* GOAL: Restate verbatim the lines between the one holding "for thing in" and the one holding "before = set(bpy.data.objects)", both included, and no others.
[Start]
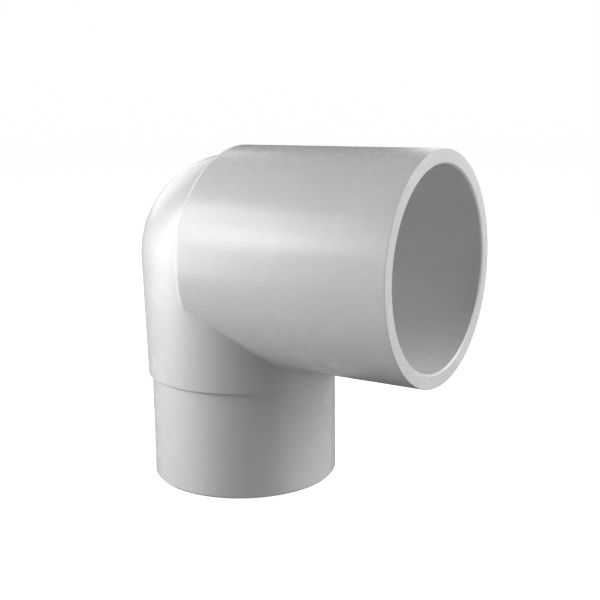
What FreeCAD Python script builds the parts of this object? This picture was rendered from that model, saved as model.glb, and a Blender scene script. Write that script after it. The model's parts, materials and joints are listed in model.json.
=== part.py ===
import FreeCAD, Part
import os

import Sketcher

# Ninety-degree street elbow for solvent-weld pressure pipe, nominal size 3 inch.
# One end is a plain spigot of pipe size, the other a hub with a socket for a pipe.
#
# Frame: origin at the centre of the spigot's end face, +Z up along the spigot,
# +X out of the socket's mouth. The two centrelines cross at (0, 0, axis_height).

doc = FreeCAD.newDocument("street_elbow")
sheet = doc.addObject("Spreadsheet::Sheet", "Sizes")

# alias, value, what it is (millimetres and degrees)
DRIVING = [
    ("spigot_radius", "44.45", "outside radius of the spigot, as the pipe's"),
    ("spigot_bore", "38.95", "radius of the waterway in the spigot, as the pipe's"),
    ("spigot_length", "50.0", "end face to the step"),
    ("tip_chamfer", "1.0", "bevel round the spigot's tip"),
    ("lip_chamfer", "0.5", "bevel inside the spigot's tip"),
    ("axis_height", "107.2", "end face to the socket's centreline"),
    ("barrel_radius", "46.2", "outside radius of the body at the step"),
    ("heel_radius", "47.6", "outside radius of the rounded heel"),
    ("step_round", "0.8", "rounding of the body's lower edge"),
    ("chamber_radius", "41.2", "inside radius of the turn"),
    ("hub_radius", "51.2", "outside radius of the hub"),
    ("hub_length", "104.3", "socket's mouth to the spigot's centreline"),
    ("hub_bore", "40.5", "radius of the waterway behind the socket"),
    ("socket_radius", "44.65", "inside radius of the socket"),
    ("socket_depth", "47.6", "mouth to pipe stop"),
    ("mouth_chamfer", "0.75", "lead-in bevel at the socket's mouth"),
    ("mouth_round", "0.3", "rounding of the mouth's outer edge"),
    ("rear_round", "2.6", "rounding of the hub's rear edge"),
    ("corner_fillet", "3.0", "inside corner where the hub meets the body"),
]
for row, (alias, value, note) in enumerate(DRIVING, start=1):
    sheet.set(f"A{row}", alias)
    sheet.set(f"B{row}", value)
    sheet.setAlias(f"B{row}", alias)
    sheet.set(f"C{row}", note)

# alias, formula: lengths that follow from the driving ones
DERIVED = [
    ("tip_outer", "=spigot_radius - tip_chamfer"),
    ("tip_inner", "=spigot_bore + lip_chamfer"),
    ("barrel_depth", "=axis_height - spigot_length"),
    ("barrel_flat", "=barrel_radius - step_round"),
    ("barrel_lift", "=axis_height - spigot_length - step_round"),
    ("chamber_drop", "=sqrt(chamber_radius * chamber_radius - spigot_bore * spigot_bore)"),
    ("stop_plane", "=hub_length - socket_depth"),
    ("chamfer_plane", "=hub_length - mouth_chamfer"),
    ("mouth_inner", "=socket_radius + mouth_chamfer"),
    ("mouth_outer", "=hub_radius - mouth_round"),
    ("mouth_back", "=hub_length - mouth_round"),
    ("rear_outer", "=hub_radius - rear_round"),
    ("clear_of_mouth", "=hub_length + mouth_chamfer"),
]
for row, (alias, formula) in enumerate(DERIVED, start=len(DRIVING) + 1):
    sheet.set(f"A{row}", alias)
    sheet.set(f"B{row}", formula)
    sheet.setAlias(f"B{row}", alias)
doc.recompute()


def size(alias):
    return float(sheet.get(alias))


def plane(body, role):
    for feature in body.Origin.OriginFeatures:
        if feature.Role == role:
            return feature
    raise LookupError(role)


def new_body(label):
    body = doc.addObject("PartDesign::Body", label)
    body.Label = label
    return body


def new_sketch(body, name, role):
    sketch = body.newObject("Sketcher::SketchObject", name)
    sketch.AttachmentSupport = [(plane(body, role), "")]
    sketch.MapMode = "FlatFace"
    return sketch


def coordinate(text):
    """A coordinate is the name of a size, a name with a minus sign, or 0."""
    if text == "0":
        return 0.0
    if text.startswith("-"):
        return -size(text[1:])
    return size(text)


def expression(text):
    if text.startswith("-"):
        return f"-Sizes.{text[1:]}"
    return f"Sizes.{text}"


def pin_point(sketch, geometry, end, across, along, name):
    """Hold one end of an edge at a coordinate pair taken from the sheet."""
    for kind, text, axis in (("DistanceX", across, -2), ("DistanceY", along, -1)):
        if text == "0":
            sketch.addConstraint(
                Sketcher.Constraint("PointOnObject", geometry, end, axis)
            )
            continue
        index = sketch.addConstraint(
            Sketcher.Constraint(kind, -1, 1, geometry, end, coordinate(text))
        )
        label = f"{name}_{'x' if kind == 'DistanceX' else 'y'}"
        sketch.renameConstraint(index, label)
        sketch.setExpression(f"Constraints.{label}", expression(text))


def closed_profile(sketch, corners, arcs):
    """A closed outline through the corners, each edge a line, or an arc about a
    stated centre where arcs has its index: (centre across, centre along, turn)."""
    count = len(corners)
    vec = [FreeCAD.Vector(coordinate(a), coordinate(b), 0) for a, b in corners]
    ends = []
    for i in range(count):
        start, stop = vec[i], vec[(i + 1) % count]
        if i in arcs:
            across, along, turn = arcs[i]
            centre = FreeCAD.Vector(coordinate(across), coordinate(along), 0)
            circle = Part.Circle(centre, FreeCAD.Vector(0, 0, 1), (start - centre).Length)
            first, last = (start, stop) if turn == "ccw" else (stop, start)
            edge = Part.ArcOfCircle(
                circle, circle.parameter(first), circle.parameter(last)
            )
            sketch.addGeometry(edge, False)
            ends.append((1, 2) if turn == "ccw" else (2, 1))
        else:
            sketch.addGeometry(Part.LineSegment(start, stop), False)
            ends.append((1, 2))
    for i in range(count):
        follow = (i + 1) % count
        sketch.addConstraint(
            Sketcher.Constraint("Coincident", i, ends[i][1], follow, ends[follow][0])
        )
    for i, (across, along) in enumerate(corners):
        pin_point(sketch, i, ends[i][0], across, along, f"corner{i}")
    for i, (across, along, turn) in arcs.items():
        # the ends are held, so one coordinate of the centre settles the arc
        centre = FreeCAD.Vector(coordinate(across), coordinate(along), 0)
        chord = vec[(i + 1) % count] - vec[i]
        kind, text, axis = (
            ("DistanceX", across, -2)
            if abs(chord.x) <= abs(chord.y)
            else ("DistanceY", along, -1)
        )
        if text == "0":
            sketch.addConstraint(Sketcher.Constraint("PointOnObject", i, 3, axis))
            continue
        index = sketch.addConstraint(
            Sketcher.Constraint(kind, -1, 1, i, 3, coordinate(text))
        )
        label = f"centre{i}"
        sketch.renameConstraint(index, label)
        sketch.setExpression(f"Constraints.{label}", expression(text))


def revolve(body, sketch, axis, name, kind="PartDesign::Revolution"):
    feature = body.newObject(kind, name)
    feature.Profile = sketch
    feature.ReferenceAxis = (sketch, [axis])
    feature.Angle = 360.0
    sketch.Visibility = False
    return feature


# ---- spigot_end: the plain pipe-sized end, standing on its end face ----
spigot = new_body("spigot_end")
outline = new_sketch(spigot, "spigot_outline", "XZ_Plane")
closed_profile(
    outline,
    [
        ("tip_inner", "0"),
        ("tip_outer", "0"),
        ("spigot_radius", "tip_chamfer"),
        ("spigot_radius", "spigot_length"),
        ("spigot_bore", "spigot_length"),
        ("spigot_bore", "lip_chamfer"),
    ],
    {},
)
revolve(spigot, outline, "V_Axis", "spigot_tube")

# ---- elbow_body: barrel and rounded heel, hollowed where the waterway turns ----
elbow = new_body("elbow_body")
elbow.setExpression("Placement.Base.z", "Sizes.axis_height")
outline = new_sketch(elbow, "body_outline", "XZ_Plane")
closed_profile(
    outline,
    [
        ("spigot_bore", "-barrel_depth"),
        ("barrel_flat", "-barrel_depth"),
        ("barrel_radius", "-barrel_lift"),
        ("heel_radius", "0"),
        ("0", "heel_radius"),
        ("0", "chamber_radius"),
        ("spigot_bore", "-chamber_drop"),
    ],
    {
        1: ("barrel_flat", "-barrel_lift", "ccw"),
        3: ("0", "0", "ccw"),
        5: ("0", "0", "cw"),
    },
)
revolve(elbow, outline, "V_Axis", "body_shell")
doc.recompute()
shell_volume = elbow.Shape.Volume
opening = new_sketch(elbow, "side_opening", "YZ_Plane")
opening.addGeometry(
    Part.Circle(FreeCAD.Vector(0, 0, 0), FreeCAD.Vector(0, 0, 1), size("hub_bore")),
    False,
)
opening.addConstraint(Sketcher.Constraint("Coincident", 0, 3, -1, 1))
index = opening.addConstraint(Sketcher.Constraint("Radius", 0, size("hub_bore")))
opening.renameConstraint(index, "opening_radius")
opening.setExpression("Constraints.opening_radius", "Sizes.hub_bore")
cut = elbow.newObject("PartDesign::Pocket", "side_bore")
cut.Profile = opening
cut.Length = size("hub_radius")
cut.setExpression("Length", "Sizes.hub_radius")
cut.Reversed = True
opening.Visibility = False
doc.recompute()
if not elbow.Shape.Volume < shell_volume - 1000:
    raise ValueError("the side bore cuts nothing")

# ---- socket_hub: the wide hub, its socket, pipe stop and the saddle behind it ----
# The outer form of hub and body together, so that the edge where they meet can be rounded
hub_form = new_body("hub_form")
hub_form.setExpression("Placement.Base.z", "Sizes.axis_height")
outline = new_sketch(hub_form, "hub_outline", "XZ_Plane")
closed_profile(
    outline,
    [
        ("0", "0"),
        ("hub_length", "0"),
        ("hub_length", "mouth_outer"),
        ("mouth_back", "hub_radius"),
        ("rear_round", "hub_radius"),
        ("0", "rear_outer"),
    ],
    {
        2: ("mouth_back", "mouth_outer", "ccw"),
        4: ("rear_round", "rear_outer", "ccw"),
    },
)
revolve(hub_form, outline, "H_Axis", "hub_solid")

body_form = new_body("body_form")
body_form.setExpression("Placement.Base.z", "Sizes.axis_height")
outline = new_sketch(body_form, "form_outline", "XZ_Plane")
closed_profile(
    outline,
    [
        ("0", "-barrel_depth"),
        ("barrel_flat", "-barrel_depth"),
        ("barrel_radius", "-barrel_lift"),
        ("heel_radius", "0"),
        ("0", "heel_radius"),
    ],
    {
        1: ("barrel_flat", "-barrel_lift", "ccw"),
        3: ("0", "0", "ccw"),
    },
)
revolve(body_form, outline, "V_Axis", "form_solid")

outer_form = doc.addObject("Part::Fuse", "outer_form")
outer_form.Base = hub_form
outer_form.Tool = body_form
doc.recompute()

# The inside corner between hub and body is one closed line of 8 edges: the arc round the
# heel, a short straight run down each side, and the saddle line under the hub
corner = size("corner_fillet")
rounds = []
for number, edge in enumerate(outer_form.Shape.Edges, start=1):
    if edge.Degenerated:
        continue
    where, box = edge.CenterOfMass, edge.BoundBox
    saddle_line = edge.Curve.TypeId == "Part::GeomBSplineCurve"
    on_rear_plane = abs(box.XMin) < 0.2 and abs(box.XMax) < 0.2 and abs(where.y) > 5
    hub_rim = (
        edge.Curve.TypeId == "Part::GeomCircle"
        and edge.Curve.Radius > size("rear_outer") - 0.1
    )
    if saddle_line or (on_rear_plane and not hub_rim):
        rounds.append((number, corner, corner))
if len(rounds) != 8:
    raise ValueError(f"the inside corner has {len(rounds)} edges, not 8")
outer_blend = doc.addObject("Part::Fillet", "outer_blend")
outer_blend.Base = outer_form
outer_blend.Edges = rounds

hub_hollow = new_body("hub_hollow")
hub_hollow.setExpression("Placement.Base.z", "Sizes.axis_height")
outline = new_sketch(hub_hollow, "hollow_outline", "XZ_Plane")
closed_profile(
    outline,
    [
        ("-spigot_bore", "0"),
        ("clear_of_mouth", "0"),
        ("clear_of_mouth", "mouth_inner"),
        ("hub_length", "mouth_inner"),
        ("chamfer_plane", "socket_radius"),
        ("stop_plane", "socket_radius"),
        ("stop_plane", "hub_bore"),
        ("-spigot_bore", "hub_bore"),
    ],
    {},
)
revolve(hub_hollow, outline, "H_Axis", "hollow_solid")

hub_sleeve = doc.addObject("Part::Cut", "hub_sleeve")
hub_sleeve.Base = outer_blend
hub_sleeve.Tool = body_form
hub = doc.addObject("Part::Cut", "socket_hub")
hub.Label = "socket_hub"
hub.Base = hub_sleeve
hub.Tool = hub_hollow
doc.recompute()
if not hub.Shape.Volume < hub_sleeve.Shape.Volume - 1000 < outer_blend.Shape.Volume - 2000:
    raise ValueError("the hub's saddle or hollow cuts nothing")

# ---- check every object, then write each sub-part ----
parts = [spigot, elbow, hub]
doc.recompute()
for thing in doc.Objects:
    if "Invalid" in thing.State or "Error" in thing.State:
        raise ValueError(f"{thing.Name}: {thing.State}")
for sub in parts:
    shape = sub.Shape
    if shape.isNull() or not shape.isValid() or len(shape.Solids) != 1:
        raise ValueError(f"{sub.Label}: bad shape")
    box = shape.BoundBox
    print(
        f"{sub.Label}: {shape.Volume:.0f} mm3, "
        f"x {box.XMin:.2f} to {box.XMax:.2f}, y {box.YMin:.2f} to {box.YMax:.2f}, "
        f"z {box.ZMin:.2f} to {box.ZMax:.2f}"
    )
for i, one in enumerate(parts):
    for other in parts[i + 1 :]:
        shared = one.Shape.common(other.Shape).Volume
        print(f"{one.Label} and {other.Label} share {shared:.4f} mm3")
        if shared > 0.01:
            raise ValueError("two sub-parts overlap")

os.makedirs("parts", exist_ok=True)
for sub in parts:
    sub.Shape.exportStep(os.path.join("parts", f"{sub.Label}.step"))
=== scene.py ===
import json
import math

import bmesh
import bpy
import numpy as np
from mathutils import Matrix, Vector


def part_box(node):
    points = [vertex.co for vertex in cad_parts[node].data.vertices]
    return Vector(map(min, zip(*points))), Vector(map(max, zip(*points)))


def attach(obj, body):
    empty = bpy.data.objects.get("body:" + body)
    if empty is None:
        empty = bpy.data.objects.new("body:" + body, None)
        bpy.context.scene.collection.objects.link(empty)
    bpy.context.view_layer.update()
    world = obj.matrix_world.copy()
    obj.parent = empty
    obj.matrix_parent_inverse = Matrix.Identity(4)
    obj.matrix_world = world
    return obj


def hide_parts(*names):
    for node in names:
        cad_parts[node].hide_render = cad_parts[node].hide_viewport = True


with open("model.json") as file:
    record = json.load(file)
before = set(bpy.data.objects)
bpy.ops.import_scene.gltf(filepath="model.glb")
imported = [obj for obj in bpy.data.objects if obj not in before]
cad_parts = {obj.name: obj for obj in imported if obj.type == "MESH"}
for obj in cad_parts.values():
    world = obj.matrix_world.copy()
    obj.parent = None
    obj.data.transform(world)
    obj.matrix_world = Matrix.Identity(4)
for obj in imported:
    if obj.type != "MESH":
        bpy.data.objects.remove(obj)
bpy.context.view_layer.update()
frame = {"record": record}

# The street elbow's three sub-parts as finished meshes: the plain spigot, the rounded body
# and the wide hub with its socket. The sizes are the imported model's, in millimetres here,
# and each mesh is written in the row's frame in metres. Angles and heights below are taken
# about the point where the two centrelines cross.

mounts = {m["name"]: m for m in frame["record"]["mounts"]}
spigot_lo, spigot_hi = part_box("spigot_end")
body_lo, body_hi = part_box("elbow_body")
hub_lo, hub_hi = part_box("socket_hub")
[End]
* EXERCISE SOLUTION:
for thing in doc.Objects:
    if "Invalid" in thing.State or "Error" in thing.State:
        raise ValueError(f"{thing.Name}: {thing.State}")
for sub in parts:
    shape = sub.Shape
    if shape.isNull() or not shape.isValid() or len(shape.Solids) != 1:
        raise ValueError(f"{sub.Label}: bad shape")
    box = shape.BoundBox
    print(
        f"{sub.Label}: {shape.Volume:.0f} mm3, "
        f"x {box.XMin:.2f} to {box.XMax:.2f}, y {box.YMin:.2f} to {box.YMax:.2f}, "
        f"z {box.ZMin:.2f} to {box.ZMax:.2f}"
    )
for i, one in enumerate(parts):
    for other in parts[i + 1 :]:
        shared = one.Shape.common(other.Shape).Volume
        print(f"{one.Label} and {other.Label} share {shared:.4f} mm3")
        if shared > 0.01:
            raise ValueError("two sub-parts overlap")

os.makedirs("parts", exist_ok=True)
for sub in parts:
    sub.Shape.exportStep(os.path.join("parts", f"{sub.Label}.step"))
=== scene.py ===
import json
import math

import bmesh
import bpy
import numpy as np
from mathutils import Matrix, Vector


def part_box(node):
    points = [vertex.co for vertex in cad_parts[node].data.vertices]
    return Vector(map(min, zip(*points))), Vector(map(max, zip(*points)))


def attach(obj, body):
    empty = bpy.data.objects.get("body:" + body)
    if empty is None:
        empty = bpy.data.objects.new("body:" + body, None)
        bpy.context.scene.collection.objects.link(empty)
    bpy.context.view_layer.update()
    world = obj.matrix_world.copy()
    obj.parent = empty
    obj.matrix_parent_inverse = Matrix.Identity(4)
    obj.matrix_world = world
    return obj


def hide_parts(*names):
    for node in names:
        cad_parts[node].hide_render = cad_parts[node].hide_viewport = True


with open("model.json") as file:
    record = json.load(file)
before = set(bpy.data.objects)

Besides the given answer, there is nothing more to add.